検討したソフトウェア・エコシステムでは、社内における設計・施工 BIM の連携を実現し、竣工後の建物 OS、スマートシティー等デジタルツインへの展開を見据え、データプラットフォームの構築を目指しました。 ストックデータについては、IFC データを軸としたデータ連携を想定し各種ソフトウェアとの API 連携を機能開発しました。IFC モデルによって恒久性を担保するとともに、維持管理ソフトウェアや自社開発の進捗管理システム、VR アプリ等とのデータ連携基盤を構築しました。センサーの利用範囲の拡大が期待され、例えばセンサー、機器と環境情報の関係性の整理に着手することができました。
加えてISO 19650 等の国際規格を使用することで、全体的に再現可能な結果が得られました。資産ライフサイクルを通して複数の業界、システム間の相互運用性が可能になり、より大規模で包括的なスマートシティー展開まで視野に入れることができるようになりました。
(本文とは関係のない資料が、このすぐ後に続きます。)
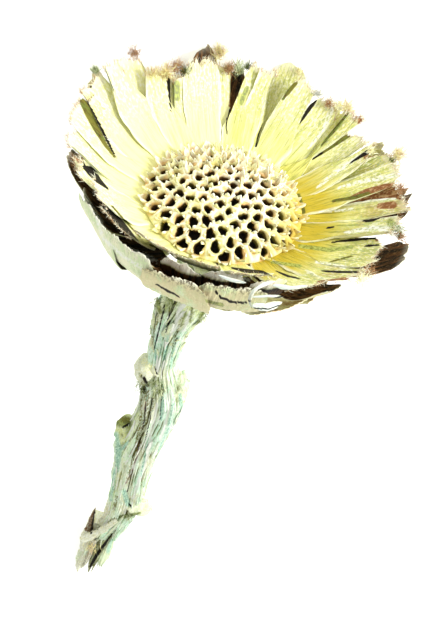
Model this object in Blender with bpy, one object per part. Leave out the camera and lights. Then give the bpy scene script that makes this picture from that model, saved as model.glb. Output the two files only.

BIM を活用した FM ソリューションを利用して、台帳を作成する作業時間の削減について検証しました。BIM 作成に必要な時間も加算すると全体的な削減が難しかったため、まず効率的な BIM 作成がカギとなることが分かりました。また維持管理段階で BIM に紐づけたコスト情報からより包括的な財務管理が可能であり、入力作業時間が増えるものの、度の高いライフサイクルコスト評価ができます。中央監視データ連携によるリアルタイム劣化度管理、部屋のモニタリング機能は現在開発中で、実際の作業を行う時の効果の測定、比較までには至りませんでしたが、結果的に 90%近くが削減できると想定されます。各種情報を BIM 中心に連携させると相乗効果が発揮でき、例えば、テナントとの交渉、契約までの意思決定と合意形成の円滑化、ドキュメント管理の自動化、それに伴う業務量の削減の効果があることが明らかになりました。これらの検証を継続し定性評価に加え、残りの定量評価を完成させることで情報管理プロセスに包括的に反映させていく予定となっています。